= 1974 in rail transport =

==Events==
=== January ===
- January 2 – SEMTA begins subsidizing the Grand Trunk Western Railroad's commuter rail service between Detroit and Pontiac, Michigan.
- January 19–20 – New Zealand Railways K class (1877) steam locomotive K 88 Washington is recovered from the Branxholme locomotive dump in the Ōreti River.

=== March ===
- March 6 – Amtrak begins passenger service in the Central Valley of California with the first run of the San Joaquins between Oakland and Bakersfield.
- March 17 – A freight train on Canadian Pacific Railway is derailed when it hits a rock slide near Spences Bridge, British Columbia; the accident leads to the installation of ditch lights on all Canadian diesel locomotives, a practice later copied by American railroads.

=== May ===
- May 6 – Inauguration of full electric service on British Rail West Coast Main Line through to Glasgow.
- May 8–27 – Railway strike in India. The strike by 17 million workers of Indian Railways is the largest known.
- May 9 – A first section of Prague Metro Line C, from Florenc to Kacerov in Czechoslovakia, officially opens.
- May 17 – State-of-the-Art Car enters revenue service, on the New York City Subway.
- May 19
  - At the insistence of the Atchison, Topeka, and Santa Fe Railway Amtrak renames the Super Chief the Southwest Limited.
  - Amtrak renames the Texas Chief service it inherited from Santa Fe Railway to become the Lone Star due to objections from Santa Fe over Amtrak's quality of service.
  - Amtrak introduces the Expo '74 passenger train between Spokane and Seattle, Washington.

=== June ===
- June 16 – The Milwaukee Road ends operation of its electric locomotives in Montana and Idaho.

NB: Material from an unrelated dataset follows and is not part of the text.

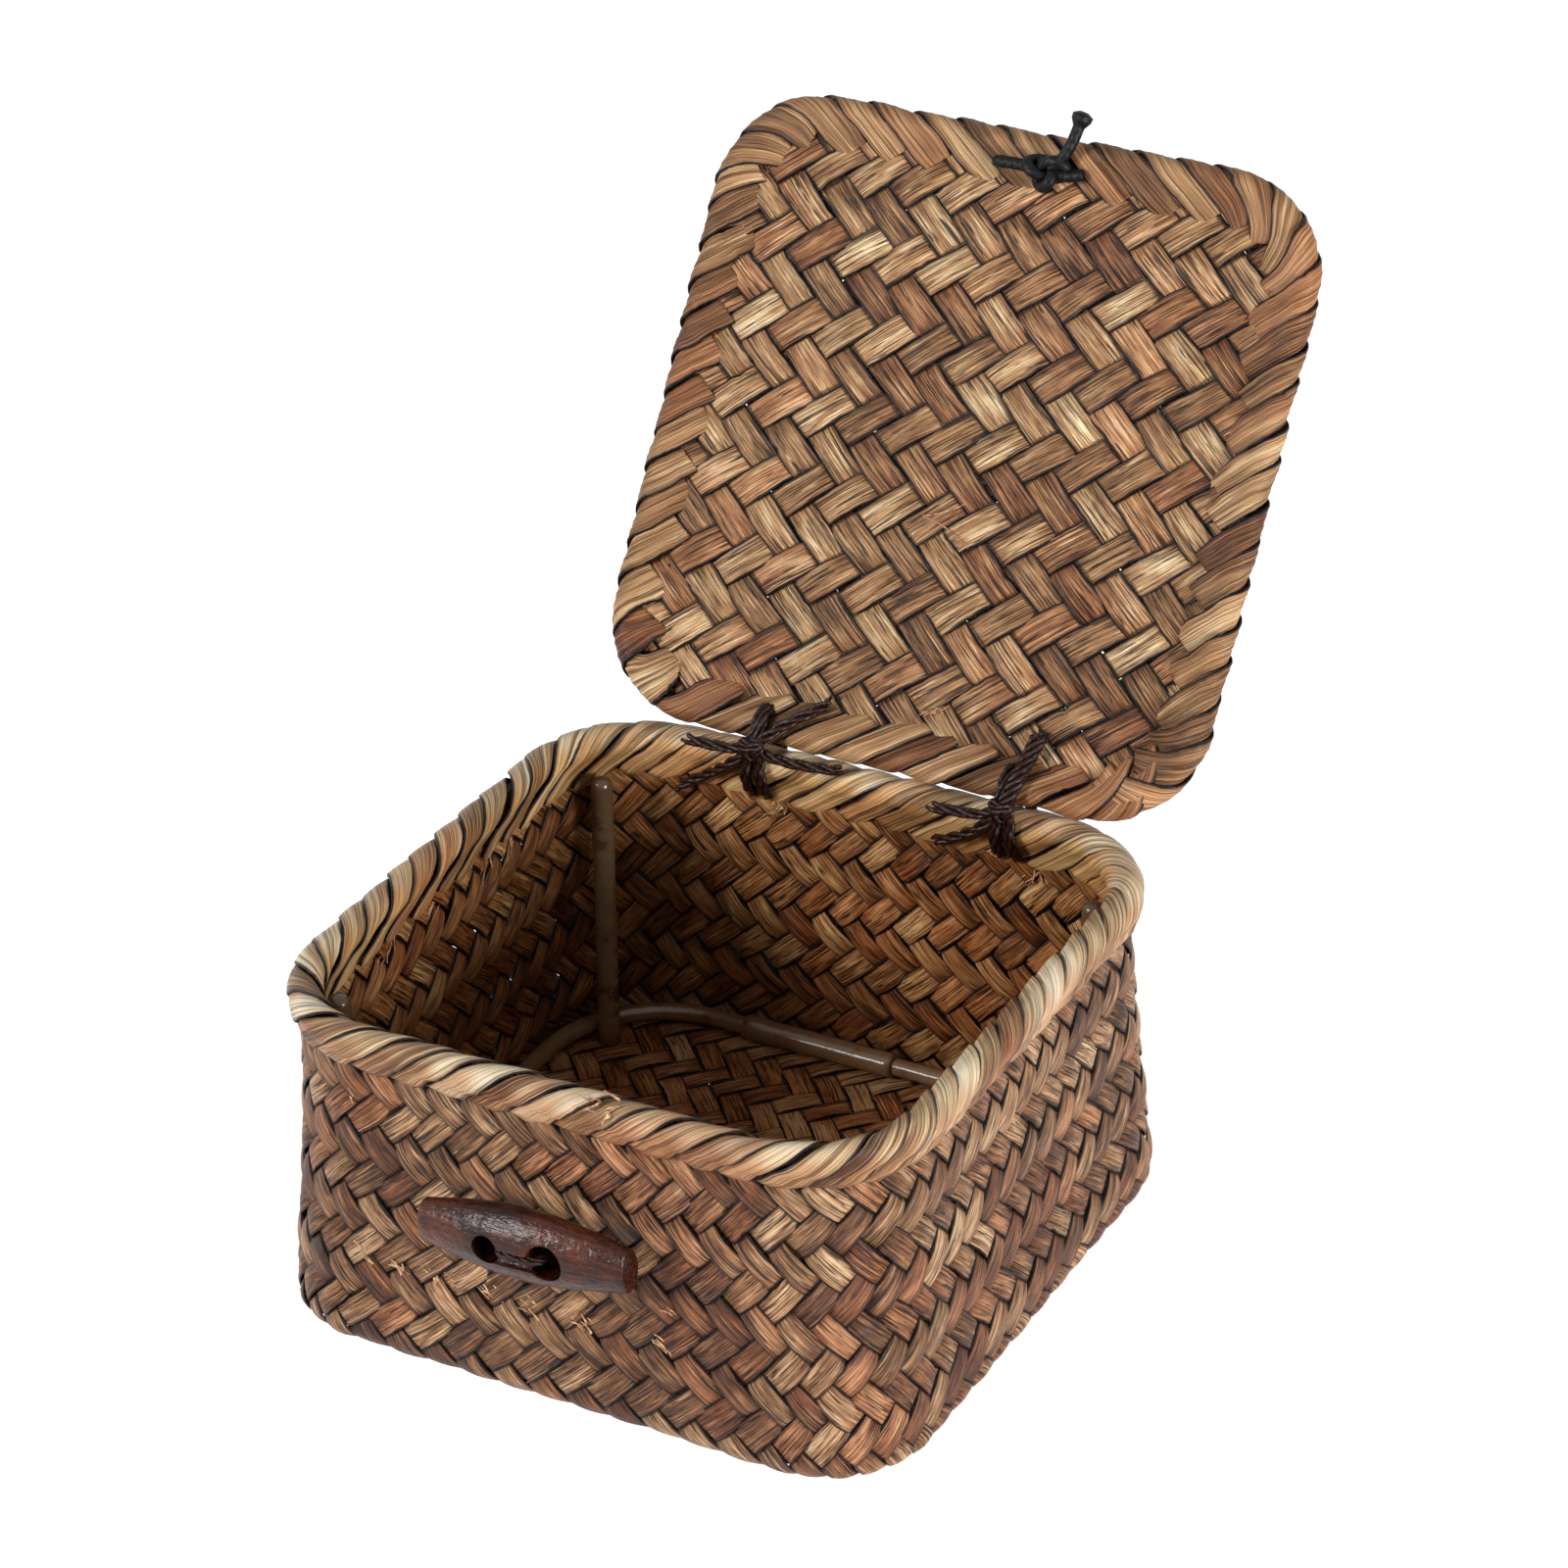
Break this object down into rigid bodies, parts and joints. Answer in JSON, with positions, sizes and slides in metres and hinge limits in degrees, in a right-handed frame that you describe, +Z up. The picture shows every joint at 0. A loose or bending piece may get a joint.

Trains over the Rocky Mountains are now solely powered by diesels.

=== July ===
- July 23 – Shin-Koshigaya Station on what is now the Tobu Skytree Line in Koshigaya, Saitama, Japan, is opened.

=== August ===
- August 4 – Italicus Express bombing was a terrorist bombing in Italy which killed 12 people.
- August 5 – Amtrak introduces the Adirondack passenger train between New York City and Montreal, Quebec.
- August 10 – A Philippine National Railways express train from San Fernando, La Union to Manila collided with a Baliwag Transit bus at a railroad crossing in Calumpit, Bulacan, killing 18 people and injuring another 53.
- August 15 – Line 1 of the Seoul Metro opens a 7.1 km section between Seoul and Cheongnwangnyi.
- August 30 – In the Zagreb train disaster an express traveling from Belgrade to Dortmund derailed before entering Zagreb Main Station, killing 153 people.

=== September ===
- September 14
  - Commercial operation begins on São Paulo Metro, Brazil.
  - Amtrak discontinues its Expo '74 service.
- September 15 – Amtrak introduces the Blue Water Limited passenger train between Chicago and Port Huron, Michigan.
- September 16 – Passenger traffic begins through the Bay Area Rapid Transit (BART) 3.6 mi Transbay Tube between Oakland and San Francisco beneath San Francisco Bay, the world's longest and deepest immersed tube tunnel.

=== October ===

- October 14 – The Tono Railway Dachi Line, connecting Tokishi and Higashi-dachi in Gifu Prefecture, Japan, is permanently closed.
- October 30 – In Tokyo, Japan, the Yurakucho Line is opened between Ikebukuro and Ginza-itchome.

=== Unknown date ===
- The original Norfolk Southern Railway is merged into the Southern Railway (US).
- John W. Barriger III steps down from the presidency of the Boston and Maine Railroad.
- The Atchison, Topeka and Santa Fe Railway operates the last train ever on its subsidiary Grand Canyon Railway; it is a maintenance of way train.